19 Mayıs 2012 Cumartesi

Bir futbol destanı

26 Nisan 2012

Yıllar geçse de üzerinden konuşulacak bir maç izledik önceki gece. Kimileri tüm zamanların en iyi takımlarından biri sayılan Barcelona’nın hazin bir şekilde kupaya veda etmesini şansızlığa bağlayacak, kimisi de Chelsea mucizesine... Bu maçın bir belgeselini çekecek olsaydım adını “Chelsea Destanı” koymak isterdim. Gerçekten de dün gece Nou Camp’ta destan yazdı Chelsea’lı 10 yürekli genç. 10 yürekli genç diyorum çünkü; defansın en önemli oyuncusu ve Chelsea’nın kaptanı Terry rakibine diziyle vurarak 35. dakikada takımını bir kişi eksik bırakıyordu 80 bin kişinin izlediği Nou Camp’ta. 35. dakikadan itibaren 10 kişiyle direnen ve ikinci golü yiyen Chelsea’li oyuncuların her biri aslanların önüne atılan gladyatörler gibiydi sanki. Maç bittiğinde kazanan ise o direnişi gösteren ve hiç kimsenin beklemediği gladyatörler oldu.
Chelsea’lı oyuncuların önceki gece gösterdiği direnişe ne desek azdır. Yine de iki adam vardı takımının o sahadan başı dik ayrılması için alın terinin yanında liderliğini de ortaya koyan. Biri takımın çok şeyi olan Lampard, diğeri ise Drogba idi. Drogba sahada Terry’nin atılmasından sonra sol bek olarak oynadı. Tepeden tırnağa golcü olan Drogba’nın muhteşem defans oyununu izledi dünya. Lampard ise takımın lideri olduğu gibi dakikalar 45+1 i gösterirken attığı harika ara pasıyla Ramires, Barça’nın en zayıf halkası olan Valdes’in üzerinden harika bir vuruşla golü bulunca Chelsea’nın da direnişi başlamış oldu.
İlk yarının sonunda soyunma odasına girerken futbolcuların yüzüne baktım. Barçalı futbolcularda biz nasıl olsa birkaç gol atıp, yeneriz ifadesi vardı. Barcelona dünyanın en iyi takımı, oyuncuları da en iyi futbolcular olabilir ama bir şeyi kazanabilmek için bunu gerçekten istemiş olmanız gerekir. Barça her zamanki oyununu oynadı. Rakibini kendi alanına sıkıştırdı ama eski hızlarından eser yoktu. Acı olan şu ki direkten dönen top ve penaltı dışında ikinci yarıda akılda kalan pozisyonu da yoktu. Maçta dikkatimi çeken bir şey daha oldu Messi’nin ayağının ayarı bozulmuş belli. O milimetrik pasları ikinci golün hazırlanışı dışında pek sahada göremedik. Messi’nin ayarı bozulunca Barcelona da takım olarak bozuldu. Eridi gitti Chelsea’nın yürekli ayakları karşısında. Oyun o kadar kısa alana sıkıştı ki, kesiciliği ile tanınan Puyol, Chelsea altı pası içinde pas dağıtmaya başladı. Puyol’dan ince pas beklenirse ayar da kaçar doğal olarak. Gecenin en komik şeyi ise Chelsea’ye geldiğinden beri gol atamayan Torres’in golü oldu. İki sezondur 4-5 golü bulunan Torres 90+2 de ikinci Chelsea golünü Barça ağlarına bıraktığında taraflı tarafsız herkes şunu söyledi: Tores’ten gol yiyen takım elensin zaten...

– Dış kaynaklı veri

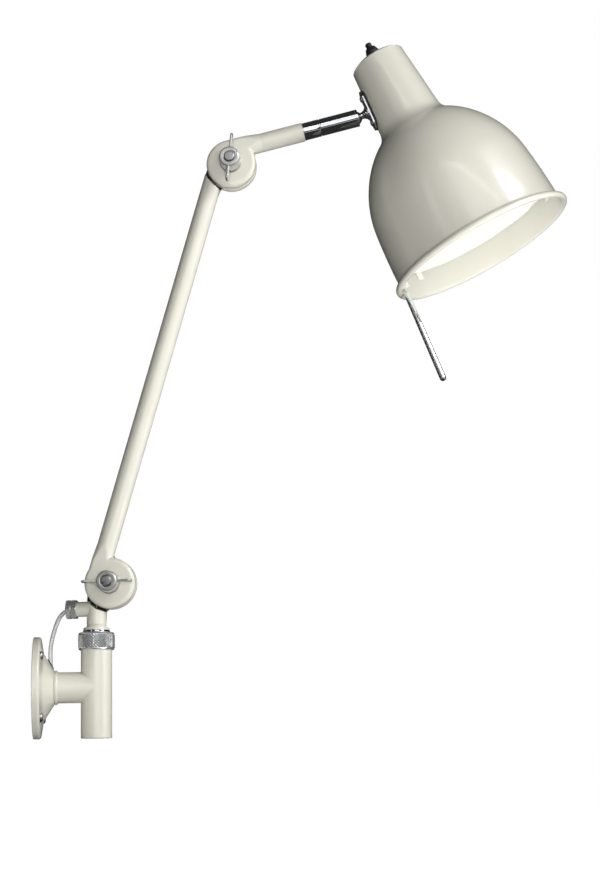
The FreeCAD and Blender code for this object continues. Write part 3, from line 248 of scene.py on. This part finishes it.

Bu arada kendimi bildim bileli Barça’yı tutarım. Ama Star’da maçı anlatan bir spiker vardı, adı Güntekin Onay. Maçı öyle taraflı anlattı ki, Barça’dan soğudum. Bir spiker bu kadar mı abartır, yağ çeker bir takıma. Sanki sahada her şeyiyle direnen Chelsea’lı oyuncular bu oyunda bir hiçti. Bu kuzey Londra’nın zengin takımını ben de sevmem. Ama sağ olsun spikerimiz Güntekin mavilere sempatiyle bakmamı sağladı. Sanırım arkadaş maç anlatmakla yağdanlık olmanın arasındaki farkı bir türlü kavrayamadı. Cüneyt Çakır’a gelince maçta verdiği cesur kararların aynısını sahalarımızda da görmek isteriz. Biz isteyelim de belki o da olur.